> _What this task involves_
Repeat the whole listing below, word for word.

------------------------------

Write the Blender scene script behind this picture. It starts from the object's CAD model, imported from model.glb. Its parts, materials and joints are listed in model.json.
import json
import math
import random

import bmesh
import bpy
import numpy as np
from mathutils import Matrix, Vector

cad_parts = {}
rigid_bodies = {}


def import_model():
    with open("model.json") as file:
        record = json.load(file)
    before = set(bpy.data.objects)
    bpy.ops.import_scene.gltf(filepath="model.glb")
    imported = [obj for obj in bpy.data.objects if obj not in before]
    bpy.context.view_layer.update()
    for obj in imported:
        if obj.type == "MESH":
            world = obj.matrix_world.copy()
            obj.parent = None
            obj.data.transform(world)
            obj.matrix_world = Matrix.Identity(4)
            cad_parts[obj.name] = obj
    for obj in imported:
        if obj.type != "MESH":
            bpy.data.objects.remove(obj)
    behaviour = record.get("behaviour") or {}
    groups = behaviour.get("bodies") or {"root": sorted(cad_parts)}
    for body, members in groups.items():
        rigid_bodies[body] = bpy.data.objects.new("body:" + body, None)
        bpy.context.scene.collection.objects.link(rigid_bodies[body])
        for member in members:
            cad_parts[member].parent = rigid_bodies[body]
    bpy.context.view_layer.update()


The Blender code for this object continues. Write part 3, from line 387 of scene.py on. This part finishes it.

------------------------------

> _Completed task_
Write the Blender scene script behind this picture. It starts from the object's CAD model, imported from model.glb. Its parts, materials and joints are listed in model.json.
import json
import math
import random

import bmesh
import bpy
import numpy as np
from mathutils import Matrix, Vector

cad_parts = {}
rigid_bodies = {}


def import_model():
    with open("model.json") as file:
        record = json.load(file)
    before = set(bpy.data.objects)
    bpy.ops.import_scene.gltf(filepath="model.glb")
    imported = [obj for obj in bpy.data.objects if obj not in before]
    bpy.context.view_layer.update()
    for obj in imported:
        if obj.type == "MESH":
            world = obj.matrix_world.copy()
            obj.parent = None
            obj.data.transform(world)
            obj.matrix_world = Matrix.Identity(4)
            cad_parts[obj.name] = obj
    for obj in imported:
        if obj.type != "MESH":
            bpy.data.objects.remove(obj)
    behaviour = record.get("behaviour") or {}
    groups = behaviour.get("bodies") or {"root": sorted(cad_parts)}
    for body, members in groups.items():
        rigid_bodies[body] = bpy.data.objects.new("body:" + body, None)
        bpy.context.scene.collection.objects.link(rigid_bodies[body])
        for member in members:
            cad_parts[member].parent = rigid_bodies[body]
    bpy.context.view_layer.update()


The Blender code for this object continues. Write part 3, from line 387 of scene.py on. This part finishes it.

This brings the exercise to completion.